Malgré l’automatisation grandissante, les «mécanos» sont garant de la mise en œuvre des machines et systèmes associés. Ils participent pleinement à la mission opérationnelle. Au cœur du CMT la Croix du Sud, les mécaniciens du bord prennent autant part à l'appareillage qu'à la préparation.
À bord, tout est calme et le jour n'est pas encore levé. Dans le PC Navire, le matelot Anthony Le Breton est opérationnel. Il est seul à prendre en charge le quart et se prépare à descendre en machines pour effectuer sa ronde de 6h00. Lorsque le chasseur de mines est au mouillage, le secteur machine fonctionne au ralenti: «Mais cela ne nous empêche pas d'être vigilant, bien au contraire.» précise le marin. Il attrape une tablette, un marqueur et s'engouffre par un panneau étanche. Le groupe électrogène est en fonction pour fournir l'électricité nécessaire au bâtiment. Casque anti-bruit sur les oreilles, le MoT Le Breton est très concentré: «Il ne faut rien oublier lors de cette tournée.»
Il s'attarde sur certaines jauges reprenant trois fois ses mesures. «Je veux être sûr.» Il vérifie également les installations électriques car le temps du mouillage, il endosse les rôles de mécanicien et d'électricien. Les indicateurs de niveaux d'huile et de pression relevés, le matelot remonte au PC Navire pour rendre compte. Très souvent le «chef», c'est-à-dire le comandant adjoint navire, est dans les parages pour entendre les dernières informations venues d'en-bas. «Les rondiers sont les premiers à sentir les machines, nous devons leur faire confiance car nous ne pouvons pas deviner les dysfonctionnements éventuels.» explique le Major Jean-Jacques Dumont.
Derrière la coque en résine, les machines valent le détour ! Pour le Major Dumont : « c'est une chance de toucher aux technologies du CMT. » Le moteur de propulsion s'accompagne de trois turbines à gaz (TAG) : modèle identique à certains types d’hélicoptères. Pour éviter toute nuisance sonore lors d'opérations de chasse aux mines les TAG, ont été installées en hauteur, au-dessus de la ligne de flottaison. Ces dernières exigent des visites de contrôles plus fréquentes que sur le moteur de propulsion. Autre particularité du bâtiment : ses deux propulseurs d'étraves. Situés à l'avant du navire, dans la coque, ces deux bijoux permettent au bâtiment d'effectuer, sans difficulté aucune une rotation à 360 ° en restant en auto position.
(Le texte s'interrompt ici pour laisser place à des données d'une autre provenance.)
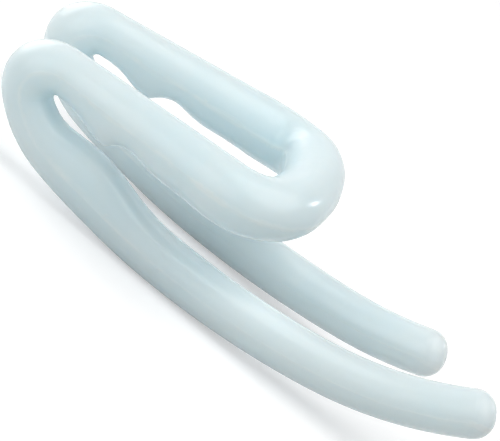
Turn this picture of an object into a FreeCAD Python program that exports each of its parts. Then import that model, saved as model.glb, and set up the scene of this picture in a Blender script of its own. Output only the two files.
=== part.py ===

Interview du major Dumont |
Le major Dumont comme tout chef d’équipe a une idée bien dessinée de ce qu’est un «bon mécano». |
Retour dans le PC Navire, quelque peu étriqué, où le Comanav[1]réuni son équipe. Petit briefing à propos de l'exercice de lutte contre le feu prévu avant l'appareillage. Attentifs, ils écoutent le scénario. C'est le matelot Le Breton qui découvre le feu factice dans le local barre. Au PC Navire, on est vigilant à toutes nouvelles annonces: «voie d'eau» «un blessé» ... Les autres mécaniciens et électriciens sont en soutien pour combattre le feu. Feu éteint, blessé évacué, l'équipage est regroupé sur la plate-forme le temps du débriefing: «Le Breton, tu dois communiquer plus vite. Ne perds pas de temps à aider les autres dans la coursive. Plus vite tu rends compte et plus vite je peux proposer une solution au commandant.» Malgré les critiques, le chef félicite d'une tape dans le dos le jeune marin.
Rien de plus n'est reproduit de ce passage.